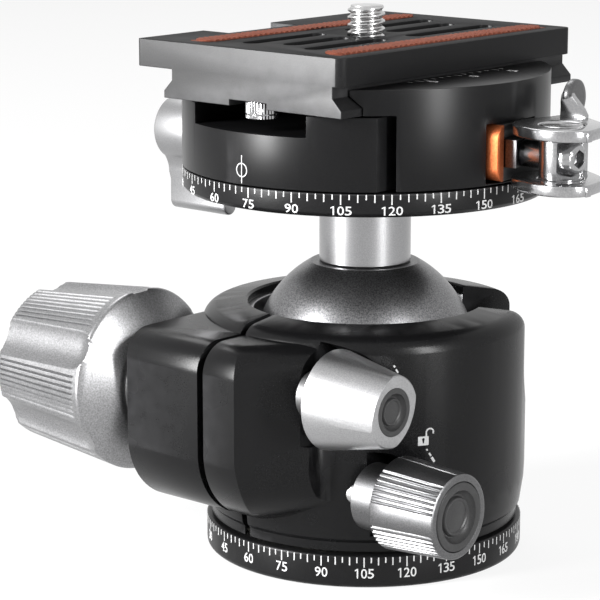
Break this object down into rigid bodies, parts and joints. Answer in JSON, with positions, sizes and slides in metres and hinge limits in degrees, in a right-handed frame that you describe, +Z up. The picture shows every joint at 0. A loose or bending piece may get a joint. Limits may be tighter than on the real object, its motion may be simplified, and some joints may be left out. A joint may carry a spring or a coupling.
{
  "type": "tripod ball head",
  "caption": "Tripod ball head with a panning base, drop notch, fluted main knob, friction and pan knobs, and a panning quick-release clamp with camera plate.",
  "frame": {"origin": "centre of the bottom face, on the pan axis and on the tripod socket's mouth", "axes": "+Z up along the pan axis, -Y to the front with the index line, +X to the clamp lever and the small knobs"},
  "size_m": [0.0963, 0.0748, 0.0926],
  "materials": {
    "black_anodised": "satin black anodised",
    "black_gloss": "semi-gloss black anodised",
    "silver_blasted": "blasted silver anodised",
    "silver_satin": "satin silver",
    "ball_grey": "dark grey hard anodised",
    "steel": "turned steel",
    "polished": "polished",
    "copper_orange": "copper",
    "brass": "turned brass",
    "polymer": "bearing plastic",
    "black_plastic": "matte black",
    "rubber_brown": "red-brown ribbed rubber",
    "rubber_black": "black rubber"
  },
  "bodies": {
    "base": {"base_dial": "black_anodised", "base_pad": "rubber_black", "tripod_bushing": "steel", "base_screws": "steel", "pan_spindle": "steel", "spindle_ring": "brass", "pan_washer": "polymer"},
    "housing": {"housing": "black_gloss", "rim_liner": "silver_satin", "ball_seat": "polymer", "clamp_nut": "steel", "knob_washer": "steel", "pan_shoe": "brass"},
    "main_knob": {"main_knob": "silver_blasted", "knob_collar": "black_plastic", "clamp_screw": "steel"},
    "friction_knob": {"friction_knob": "silver_blasted", "friction_screw": "steel", "friction_insert": "black_plastic"},
    "pan_knob": {"pan_knob": "silver_blasted", "pan_screw": "steel", "pan_insert": "black_plastic"},
    "brake": {"brake_pad": "polymer"},
    "ball": {"ball": "ball_grey"},
    "stem": {"stem": "silver_satin", "head_dial": "black_anodised", "head_screw": "steel", "head_bearing": "brass"},
    "clamp": {"clamp_body": "black_anodised", "guide_pins": "steel", "draw_bolt": "polished", "bolt_nut": "steel", "pivot_pin": "polished", "head_brake": "brass", "jaw_springs": "steel"},
    "jaw": {"jaw": "black_anodised", "saddle": "copper_orange", "pressure_block": "brass"},
    "pan_lever": {"pan_lever": "silver_satin", "lever_screw": "steel"},
    "clamp_lever": {"clamp_lever": "polished"},
    "plate": {"plate": "black_anodised", "rubber_strips": "rubber_brown", "stop_screw": "steel", "screw_clip": "steel"},
    "camera_screw": {"camera_screw": "steel"}
  },
  "joints": [
    {"name": "base_pan", "type": "hinge", "parent": "base", "child": "housing", "pos_m": [0, 0, 0.0058], "axis": [0, 0, 1], "continuous": true},
    {"name": "main_knob_turn", "type": "hinge", "parent": "housing", "child": "main_knob", "pos_m": [-0.03, -0.027, 0.0294], "axis": [1, 0, 0], "range_deg": [-90, 180]},
    {"name": "friction_knob_turn", "type": "hinge", "parent": "housing", "child": "friction_knob", "pos_m": [0.02, -0.027, 0.033], "axis": [1, 0, 0], "range_deg": [-90, 180]},
    {"name": "pan_knob_turn", "type": "hinge", "parent": "housing", "child": "pan_knob", "pos_m": [0.03, -0.0205, 0.0161], "axis": [1, 0, 0], "range_deg": [-90, 180]},
    {"name": "side_tilt", "type": "hinge", "parent": "housing", "child": "brake", "pos_m": [0, 0, 0.0328], "axis": [0.7071, 0.7071, 0], "range_deg": [-30, 30]},
    {"name": "drop_tilt", "type": "hinge", "parent": "brake", "child": "ball", "pos_m": [0, 0, 0.0328], "axis": [-0.7071, 0.7071, 0], "range_deg": [-15, 90]},
    {"name": "ball_spin", "type": "hinge", "parent": "ball", "child": "stem", "pos_m": [0, 0, 0.0328], "axis": [0, 0, 1], "continuous": true},
    {"name": "head_pan", "type": "hinge", "parent": "stem", "child": "clamp", "pos_m": [0, 0, 0.0662], "axis": [0, 0, 1], "continuous": true},
    {"name": "pan_lever_turn", "type": "hinge", "parent": "clamp", "child": "pan_lever", "pos_m": [-0.036, -0.002, 0.0683], "axis": [1, 0, 0], "range_deg": [-30, 40]},
    {"name": "clamp_lever_turn", "type": "hinge", "parent": "clamp", "child": "clamp_lever", "pos_m": [0.04, 0, 0.0712], "axis": [0, 0, 1], "range_deg": [-75, 0]},
    {"name": "jaw_slide", "type": "slide", "parent": "clamp", "child": "jaw", "axis": [1, 0, 0], "range_m": [0, 0.0018], "deforming": ["jaw_springs"]},
    {"name": "plate_slide", "type": "slide", "parent": "clamp", "child": "plate", "axis": [0, 1, 0], "range_m": [-0.0025, 0.0025]},
    {"name": "camera_screw_turn", "type": "hinge", "parent": "plate", "child": "camera_screw", "pos_m": [0, 0, 0.083], "axis": [0, 0, 1], "continuous": true}
  ],
  "couplings": [
    {"joint": "clamp_lever_turn", "follows": "jaw_slide", "rad_per_m": -727.2}
  ]
}
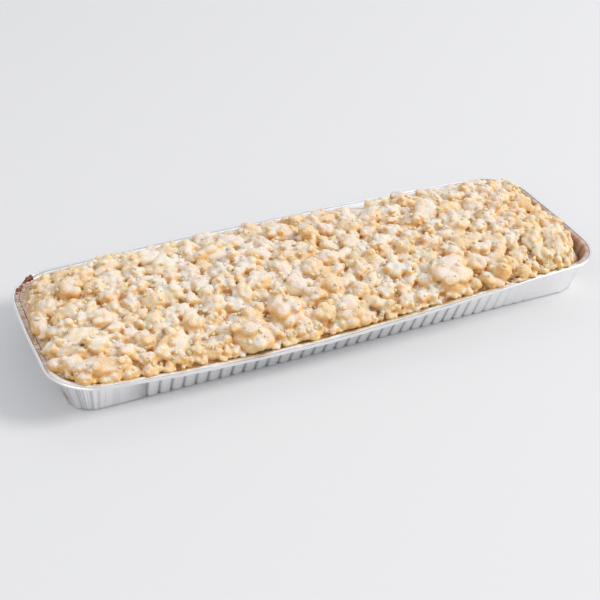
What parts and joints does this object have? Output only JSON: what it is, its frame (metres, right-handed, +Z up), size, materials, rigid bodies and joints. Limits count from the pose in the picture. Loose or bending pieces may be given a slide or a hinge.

□ □ □ □

Return every record, word for word.

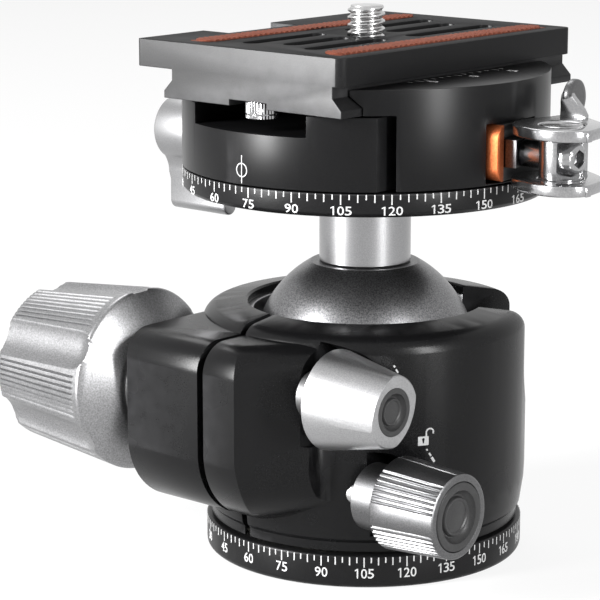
Break this object down into rigid bodies, parts and joints. Answer in JSON, with positions, sizes and slides in metres and hinge limits in degrees, in a right-handed frame that you describe, +Z up. The picture shows every joint at 0. A loose or bending piece may get a joint. Limits may be tighter than on the real object, its motion may be simplified, and some joints may be left out. A joint may carry a spring or a coupling.
{
  "type": "tripod ball head",
  "caption": "Tripod ball head with a panning base, drop notch, fluted main knob, friction and pan knobs, and a panning quick-release clamp with camera plate.",
  "frame": {"origin": "centre of the bottom face, on the pan axis and on the tripod socket's mouth", "axes": "+Z up along the pan axis, -Y to the front with the index line, +X to the clamp lever and the small knobs"},
  "size_m": [0.0963, 0.0748, 0.0926],
  "materials": {
    "black_anodised": "satin black anodised",
    "black_gloss": "semi-gloss black anodised",
    "silver_blasted": "blasted silver anodised",
    "silver_satin": "satin silver",
    "ball_grey": "dark grey hard anodised",
    "steel": "turned steel",
    "polished": "polished",
    "copper_orange": "copper",
    "brass": "turned brass",
    "polymer": "bearing plastic",
    "black_plastic": "matte black",
    "rubber_brown": "red-brown ribbed rubber",
    "rubber_black": "black rubber"
  },
  "bodies": {
    "base": {"base_dial": "black_anodised", "base_pad": "rubber_black", "tripod_bushing": "steel", "base_screws": "steel", "pan_spindle": "steel", "spindle_ring": "brass", "pan_washer": "polymer"},
    "housing": {"housing": "black_gloss", "rim_liner": "silver_satin", "ball_seat": "polymer", "clamp_nut": "steel", "knob_washer": "steel", "pan_shoe": "brass"},
    "main_knob": {"main_knob": "silver_blasted", "knob_collar": "black_plastic", "clamp_screw": "steel"},
    "friction_knob": {"friction_knob": "silver_blasted", "friction_screw": "steel", "friction_insert": "black_plastic"},
    "pan_knob": {"pan_knob": "silver_blasted", "pan_screw": "steel", "pan_insert": "black_plastic"},
    "brake": {"brake_pad": "polymer"},
    "ball": {"ball": "ball_grey"},
    "stem": {"stem": "silver_satin", "head_dial": "black_anodised", "head_screw": "steel", "head_bearing": "brass"},
    "clamp": {"clamp_body": "black_anodised", "guide_pins": "steel", "draw_bolt": "polished", "bolt_nut": "steel", "pivot_pin": "polished", "head_brake": "brass", "jaw_springs": "steel"},
    "jaw": {"jaw": "black_anodised", "saddle": "copper_orange", "pressure_block": "brass"},
    "pan_lever": {"pan_lever": "silver_satin", "lever_screw": "steel"},
    "clamp_lever": {"clamp_lever": "polished"},
    "plate": {"plate": "black_anodised", "rubber_strips": "rubber_brown", "stop_screw": "steel", "screw_clip": "steel"},
    "camera_screw": {"camera_screw": "steel"}
  },
  "joints": [
    {"name": "base_pan", "type": "hinge", "parent": "base", "child": "housing", "pos_m": [0, 0, 0.0058], "axis": [0, 0, 1], "continuous": true},
    {"name": "main_knob_turn", "type": "hinge", "parent": "housing", "child": "main_knob", "pos_m": [-0.03, -0.027, 0.0294], "axis": [1, 0, 0], "range_deg": [-90, 180]},
    {"name": "friction_knob_turn", "type": "hinge", "parent": "housing", "child": "friction_knob", "pos_m": [0.02, -0.027, 0.033], "axis": [1, 0, 0], "range_deg": [-90, 180]},
    {"name": "pan_knob_turn", "type": "hinge", "parent": "housing", "child": "pan_knob", "pos_m": [0.03, -0.0205, 0.0161], "axis": [1, 0, 0], "range_deg": [-90, 180]},
    {"name": "side_tilt", "type": "hinge", "parent": "housing", "child": "brake", "pos_m": [0, 0, 0.0328], "axis": [0.7071, 0.7071, 0], "range_deg": [-30, 30]},
    {"name": "drop_tilt", "type": "hinge", "parent": "brake", "child": "ball", "pos_m": [0, 0, 0.0328], "axis": [-0.7071, 0.7071, 0], "range_deg": [-15, 90]},
    {"name": "ball_spin", "type": "hinge", "parent": "ball", "child": "stem", "pos_m": [0, 0, 0.0328], "axis": [0, 0, 1], "continuous": true},
    {"name": "head_pan", "type": "hinge", "parent": "stem", "child": "clamp", "pos_m": [0, 0, 0.0662], "axis": [0, 0, 1], "continuous": true},
    {"name": "pan_lever_turn", "type": "hinge", "parent": "clamp", "child": "pan_lever", "pos_m": [-0.036, -0.002, 0.0683], "axis": [1, 0, 0], "range_deg": [-30, 40]},
    {"name": "clamp_lever_turn", "type": "hinge", "parent": "clamp", "child": "clamp_lever", "pos_m": [0.04, 0, 0.0712], "axis": [0, 0, 1], "range_deg": [-75, 0]},
    {"name": "jaw_slide", "type": "slide", "parent": "clamp", "child": "jaw", "axis": [1, 0, 0], "range_m": [0, 0.0018], "deforming": ["jaw_springs"]},
    {"name": "plate_slide", "type": "slide", "parent": "clamp", "child": "plate", "axis": [0, 1, 0], "range_m": [-0.0025, 0.0025]},
    {"name": "camera_screw_turn", "type": "hinge", "parent": "plate", "child": "camera_screw", "pos_m": [0, 0, 0.083], "axis": [0, 0, 1], "continuous": true}
  ],
  "couplings": [
    {"joint": "clamp_lever_turn", "follows": "jaw_slide", "rad_per_m": -727.2}
  ]
}
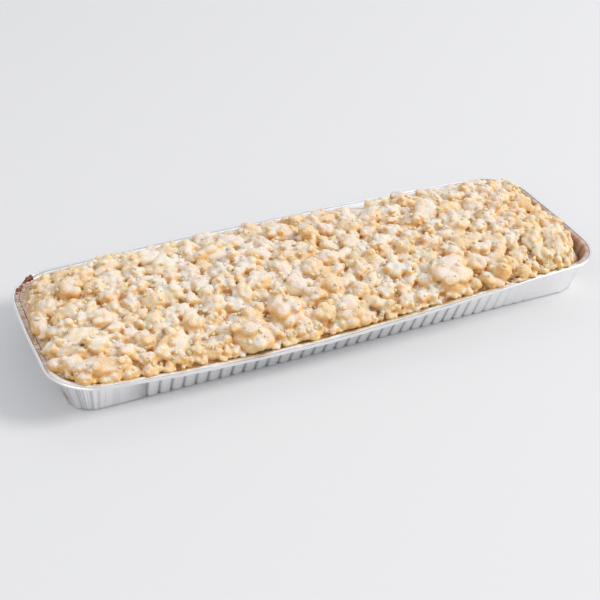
What parts and joints does this object have? Output only JSON: what it is, its frame (metres, right-handed, +Z up), size, materials, rigid bodies and joints. Limits count from the pose in the picture. Loose or bending pieces may be given a slide or a hinge.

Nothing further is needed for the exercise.